Key Aspects of Indemnification:

  1. Parties Involved:
    • Indemnitor: The party who agrees to provide indemnification and bear the financial responsibility for any losses or damages. This party promises to compensate the other party if specific events or claims occur.
    • Indemnitee: The party who receives the protection of indemnification. This party is compensated for losses or damages covered under the indemnification agreement.
  2. Purpose of Indemnification:
    • Risk Management: Indemnification clauses are commonly used in contracts to manage risk and protect one party from potential legal or financial consequences resulting from the actions or omissions of the other party or unforeseen events.
    • Liability Protection: Indemnification is designed to shield the indemnitee from liability, ensuring that they are not financially harmed by claims, lawsuits, or damages related to the contract or transaction.
  3. Common Uses of Indemnification:
    • Business Contracts: Indemnification clauses are frequently included in commercial agreements, such as service contracts, sales agreements, lease agreements, and construction contracts. They protect one party from losses caused by the other party’s actions, such as breach of contract, negligence, or failure to perform.
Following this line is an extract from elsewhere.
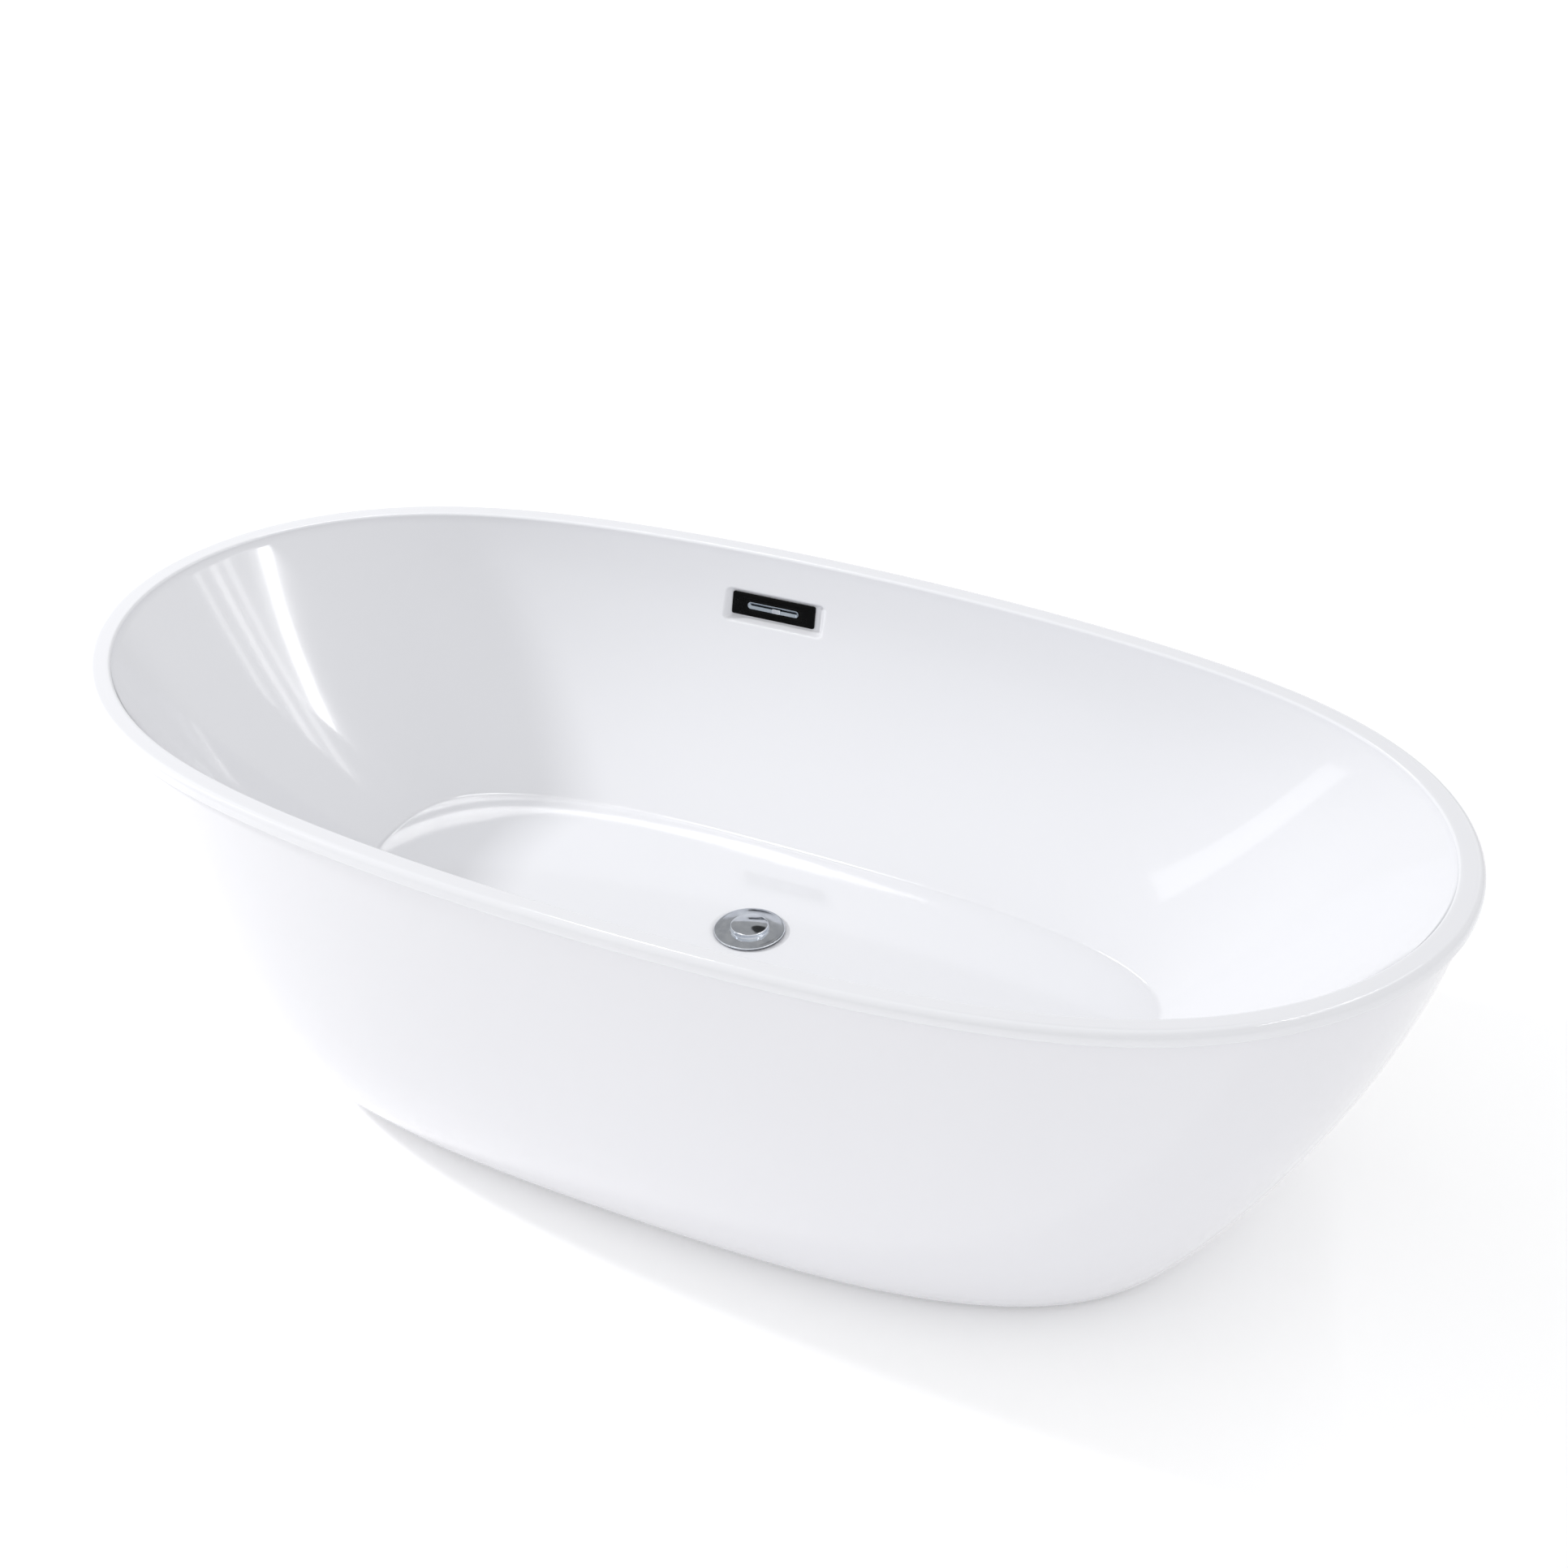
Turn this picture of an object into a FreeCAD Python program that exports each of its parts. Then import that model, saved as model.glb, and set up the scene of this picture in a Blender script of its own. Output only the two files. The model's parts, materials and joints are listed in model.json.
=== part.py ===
"""Freestanding double-wall bathtub with its frame, feet, overflow and pop-up drain.

Millimetres, +Z up, +X along the tub. The origin is on the floor below the middle of the tub.
The overflow is in the +Y wall, and the drain is in the middle of the basin.
"""
import FreeCAD, Part
import math
import os

V = FreeCAD.Vector
UP = V(0, 0, 1)

# Overall size
TUB_LENGTH = 1700.0
TUB_WIDTH = 820.0
TUB_HEIGHT = 500.0
SKIRT_GAP = 4.0             # shadow gap between the skirt and the floor

# Shape of the ovals: how much of the third and fifth harmonics x and y have
RIM_HARMONICS = (-0.018, 0.020, -0.084, 0.0165)
FOOT_HARMONICS = (-0.033, -0.020, -0.033, -0.020)
OVAL_POINTS = 40

# Rim
RIM_WIDTH = 26.0
RIM_THICKNESS = 8.0
LIP_DEPTH = 16.0
LIP_WALL = 4.0
RIM_OUTER_ROUND = 7.0
RIM_INNER_ROUND = 6.0
BOND = 0.6                  # glue line between the shells and what is bonded to them
STIFFENER_BELOW_RIM = (1.0, 30.0)
NOTCH_SIZE = (150.0, 70.0)  # room for the overflow in the rim's stiffener

# Skirt: half sizes at the floor, and the curve that each half size follows on the way up
SKIRT_WALL = 5.0
SKIRT_FOOT_X = 576.0
SKIRT_FOOT_Y = 277.0
SKIRT_INSET = 4.3
SKIRT_TOP = TUB_HEIGHT - RIM_THICKNESS - 0.5
SKIRT_END_CURVE = (0.435, 0.732)
SKIRT_SIDE_CURVE = (0.155, 1.058)
SKIRT_FLANGE_WIDTH = 28.0
SKIRT_FLANGE_THICKNESS = 5.0

# Basin
BASIN_FLOOR_Z = 225.0
BASIN_FLOOR_X = 504.0
BASIN_FLOOR_Y = 173.0
BASIN_WALL = 6.0
BASIN_FLOOR_THICKNESS = 7.5
BASIN_END_CURVE = (0.42, 0.55)
BASIN_SIDE_CURVE = (0.36, 0.78)
BASIN_LEVELS = (0.0, 0.06, 0.14, 0.24, 0.36, 0.5, 0.64, 0.78, 0.9, 1.0)
FLOOR_ROUND = 12.0
SKIRT_LEVELS = (0.0, 0.08, 0.18, 0.3, 0.45, 0.6, 0.75, 0.88, 1.0)

# Layers and frame below the basin
HOLE_CLEARANCE = 1.0
LAYER_THICKNESS = 4.0
LAYER_INSET = 4.0
LAYER_Z = BASIN_FLOOR_Z - BASIN_FLOOR_THICKNESS - LAYER_THICKNESS
BOARD_LENGTH = 920.0
BOARD_WIDTH = 300.0
BOARD_THICKNESS = 15.0
BOARD_Z = LAYER_Z - BOARD_THICKNESS
BOARD_CORNER_R = 60.0
BOARD_HOLE_R = 45.0
TUBE = 30.0
TUBE_WALL = 2.0
SIDE_RAIL_LENGTH = 960.0
SIDE_RAIL_Y = 120.0
SIDE_RAIL_Z = BOARD_Z - TUBE
CROSS_RAIL_LENGTH = 390.0
CROSS_RAIL_Z = SIDE_RAIL_Z - TUBE
CROSS_RAIL_X = (-400.0, 150.0, 400.0)
SCREW_X = (-440.0, -160.0, 60.0, 440.0)
SCREW_SHANK_R = 2.5
SCREW_HEAD_R = 5.0
SCREW_HEAD_HEIGHT = 3.0
SCREW_REACH = 10.0          # how far the board screws go into the board
BRACKET_WIDTH = 24.0
BRACKET_LENGTH = 124.0
BRACKET_THICKNESS = 4.0
BRACKET_Y = 226.0
BRACKET_TAB_HEIGHT = 26.0
BLOCK_SIZE = (46.0, 60.0)
GLUE_LINE = 0.5
BLOCK_BELOW = 10.0          # the glue blocks' reach below and above the bottom of the cross rails
BLOCK_ABOVE = 34.0

# Levelling feet
FOOT_PLACES = ((-400.0, -150.0), (-400.0, 150.0), (400.0, -150.0), (400.0, 150.0), (150.0, 0.0))
STUD_R = 6.0
THREAD_CLEARANCE = 0.05
STUD_BOTTOM = 7.0
STUD_TOP = CROSS_RAIL_Z + TUBE + 17.0
STUD_HOLE_R = STUD_R + 0.6
PAD_R = 25.0
PAD_NECK_R = 12.0
PAD_HEIGHT = 16.0
PAD_BASE = 6.0
PAD_SHOULDER = 3.0
NUT_ACROSS = 19.0
NUT_HEIGHT = 9.5
COLLAR_HEIGHT = 7.0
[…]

    • Employment Agreements: Employers may include indemnification clauses to protect themselves from liabilities arising from the actions of employees while performing their duties.
    • Intellectual Property: In licensing agreements, indemnification clauses protect the licensee from third-party claims related to intellectual property infringement.
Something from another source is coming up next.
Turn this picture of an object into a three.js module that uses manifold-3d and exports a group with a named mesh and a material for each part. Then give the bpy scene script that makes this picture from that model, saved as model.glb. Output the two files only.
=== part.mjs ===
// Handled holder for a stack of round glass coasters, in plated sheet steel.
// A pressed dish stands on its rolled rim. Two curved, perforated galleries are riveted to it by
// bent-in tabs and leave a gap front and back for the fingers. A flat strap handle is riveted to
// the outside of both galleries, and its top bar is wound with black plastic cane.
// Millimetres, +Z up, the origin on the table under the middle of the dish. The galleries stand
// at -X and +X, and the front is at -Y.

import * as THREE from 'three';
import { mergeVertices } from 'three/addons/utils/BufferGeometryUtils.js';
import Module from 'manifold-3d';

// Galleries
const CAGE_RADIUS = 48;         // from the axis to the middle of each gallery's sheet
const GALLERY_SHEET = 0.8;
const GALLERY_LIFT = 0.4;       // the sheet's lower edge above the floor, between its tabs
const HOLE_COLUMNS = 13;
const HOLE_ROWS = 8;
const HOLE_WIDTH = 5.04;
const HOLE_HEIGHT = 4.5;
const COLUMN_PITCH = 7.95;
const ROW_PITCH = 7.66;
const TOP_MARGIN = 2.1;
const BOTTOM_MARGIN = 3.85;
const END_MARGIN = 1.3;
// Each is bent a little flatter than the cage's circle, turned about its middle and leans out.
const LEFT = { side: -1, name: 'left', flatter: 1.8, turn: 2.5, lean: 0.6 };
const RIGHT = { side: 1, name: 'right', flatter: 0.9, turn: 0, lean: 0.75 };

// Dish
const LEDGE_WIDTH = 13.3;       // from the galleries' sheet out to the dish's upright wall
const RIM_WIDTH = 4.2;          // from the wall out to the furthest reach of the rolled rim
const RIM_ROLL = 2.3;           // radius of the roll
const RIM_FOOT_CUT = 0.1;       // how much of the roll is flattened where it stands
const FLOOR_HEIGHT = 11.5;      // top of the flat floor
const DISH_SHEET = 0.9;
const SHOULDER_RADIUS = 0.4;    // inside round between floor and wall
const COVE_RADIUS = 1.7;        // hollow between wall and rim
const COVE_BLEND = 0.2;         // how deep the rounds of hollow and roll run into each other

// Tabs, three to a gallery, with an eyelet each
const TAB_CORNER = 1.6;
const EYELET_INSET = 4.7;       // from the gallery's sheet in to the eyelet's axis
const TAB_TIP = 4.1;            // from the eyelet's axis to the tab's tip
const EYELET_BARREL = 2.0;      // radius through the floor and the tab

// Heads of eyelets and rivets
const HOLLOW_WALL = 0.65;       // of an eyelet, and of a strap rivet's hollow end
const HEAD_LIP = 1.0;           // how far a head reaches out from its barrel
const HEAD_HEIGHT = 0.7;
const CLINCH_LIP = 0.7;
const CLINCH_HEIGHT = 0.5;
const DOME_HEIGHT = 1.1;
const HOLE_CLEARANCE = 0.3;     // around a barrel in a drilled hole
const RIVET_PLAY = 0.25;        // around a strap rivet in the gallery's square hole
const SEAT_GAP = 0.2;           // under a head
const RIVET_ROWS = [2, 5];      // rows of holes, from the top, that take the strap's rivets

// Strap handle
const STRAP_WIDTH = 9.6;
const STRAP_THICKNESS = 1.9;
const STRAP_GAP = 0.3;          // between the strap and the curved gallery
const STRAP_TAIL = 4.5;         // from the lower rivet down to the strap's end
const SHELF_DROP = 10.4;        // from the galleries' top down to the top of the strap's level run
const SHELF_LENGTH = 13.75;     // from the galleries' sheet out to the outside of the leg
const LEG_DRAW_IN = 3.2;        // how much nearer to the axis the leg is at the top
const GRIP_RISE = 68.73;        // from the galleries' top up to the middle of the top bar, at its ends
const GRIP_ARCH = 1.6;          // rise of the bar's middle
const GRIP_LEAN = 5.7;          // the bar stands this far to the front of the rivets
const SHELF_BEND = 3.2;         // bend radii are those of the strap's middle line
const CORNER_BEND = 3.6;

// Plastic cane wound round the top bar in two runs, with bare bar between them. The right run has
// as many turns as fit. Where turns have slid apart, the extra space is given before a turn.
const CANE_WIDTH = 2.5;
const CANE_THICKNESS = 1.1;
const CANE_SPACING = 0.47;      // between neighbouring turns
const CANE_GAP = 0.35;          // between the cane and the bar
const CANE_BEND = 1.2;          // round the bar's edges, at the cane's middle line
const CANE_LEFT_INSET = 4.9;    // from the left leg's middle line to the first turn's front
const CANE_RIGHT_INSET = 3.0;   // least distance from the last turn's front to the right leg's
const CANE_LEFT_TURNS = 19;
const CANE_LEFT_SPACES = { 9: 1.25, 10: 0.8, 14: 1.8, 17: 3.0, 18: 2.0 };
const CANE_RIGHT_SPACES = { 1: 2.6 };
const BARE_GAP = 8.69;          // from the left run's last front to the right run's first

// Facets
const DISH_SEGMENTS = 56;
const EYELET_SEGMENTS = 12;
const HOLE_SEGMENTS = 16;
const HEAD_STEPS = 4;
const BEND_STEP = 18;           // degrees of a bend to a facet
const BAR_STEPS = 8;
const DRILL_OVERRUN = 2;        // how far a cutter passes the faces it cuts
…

    • Mergers and Acquisitions: Indemnification is often a critical part of mergers and acquisitions (M&A) agreements, where the seller may indemnify the buyer against liabilities arising from pre-closing events, such as legal claims or regulatory issues.
  4. Scope of Indemnification:
    • General vs. Specific Indemnification: Indemnification can be broad, covering all types of losses and damages, or it can be limited to specific events, such as breach of contract, negligence, or third-party claims.
    • Direct vs. Third-Party Claims: Indemnification can cover losses directly incurred by the indemnitee or those arising from claims made by third parties. For example, in a construction contract, the contractor might indemnify the property owner against claims from subcontractors or suppliers.
    • Limitations: Indemnification clauses often include limitations, such as caps on the amount of indemnification, exclusions for certain types of damages (e.g., consequential damages), or time limits for making indemnification claims.
  5. Key Elements of an Indemnification Clause:
    • Triggering Events: The clause should clearly define the events or circumstances that trigger indemnification, such as breach of contract, negligence, or third-party claims.
    • Scope of Coverage: The clause should specify what losses, damages, or liabilities are covered, including legal fees, settlements, and judgments.
    • Notice and Defense: The indemnitee is usually required to promptly notify the indemnitor of any claims or losses that may trigger indemnification. The clause may also specify whether the indemnitor has the right to defend against the claim or control the litigation.
    • Duration: The clause may include a time frame within which indemnification claims must be made, often tied to the statute of limitations for the relevant claims.
  6. Example of an Indemnification Clause:
    • In a service agreement between a software company (Service Provider) and a client (Client), the indemnification clause might state: “The Service Provider agrees to indemnify, defend, and hold harmless the Client from and against any and all claims, damages, losses, liabilities, and expenses (including reasonable attorney’s fees) arising out of or in connection with any breach of this Agreement by the Service Provider, including, without limitation, any claim that the software provided infringes on any third-party intellectual property rights.”
  7. Legal Considerations:
    • Enforceability: For an indemnification clause to be enforceable, it must be clearly written and unambiguous. Courts typically interpret indemnification clauses strictly, so it’s important that the language accurately reflects the intent of the parties.
    • State Law Variations: The enforceability and interpretation of indemnification clauses can vary depending on state or country laws. For example, some jurisdictions may limit the enforceability of clauses that indemnify against gross negligence or willful misconduct.
    • Public Policy: Certain types of indemnification may be unenforceable if they violate public policy, such as clauses that attempt to indemnify a party for criminal acts or fraudulent behavior.
  8. Benefits and Risks:
    • Benefits: Indemnification provides peace of mind to the indemnitee, knowing that they are protected from financial harm related to the contract. It also helps allocate risk more clearly between the parties.
    • Risks: For the indemnitor, indemnification represents a potential financial obligation that could be significant. It’s important for the indemnitor to carefully consider the scope of indemnification and negotiate terms that limit excessive exposure.

In summary, Indemnification is a legal arrangement where one party agrees to compensate another for any losses, damages, or liabilities that arise from specific events or actions. Indemnification is commonly used in contracts to manage risk, protect against potential legal claims, and ensure that the indemnitee is not financially harmed by issues related to the contract or transaction. Understanding the scope, limitations, and legal implications of indemnification clauses is crucial for both parties involved in a contract.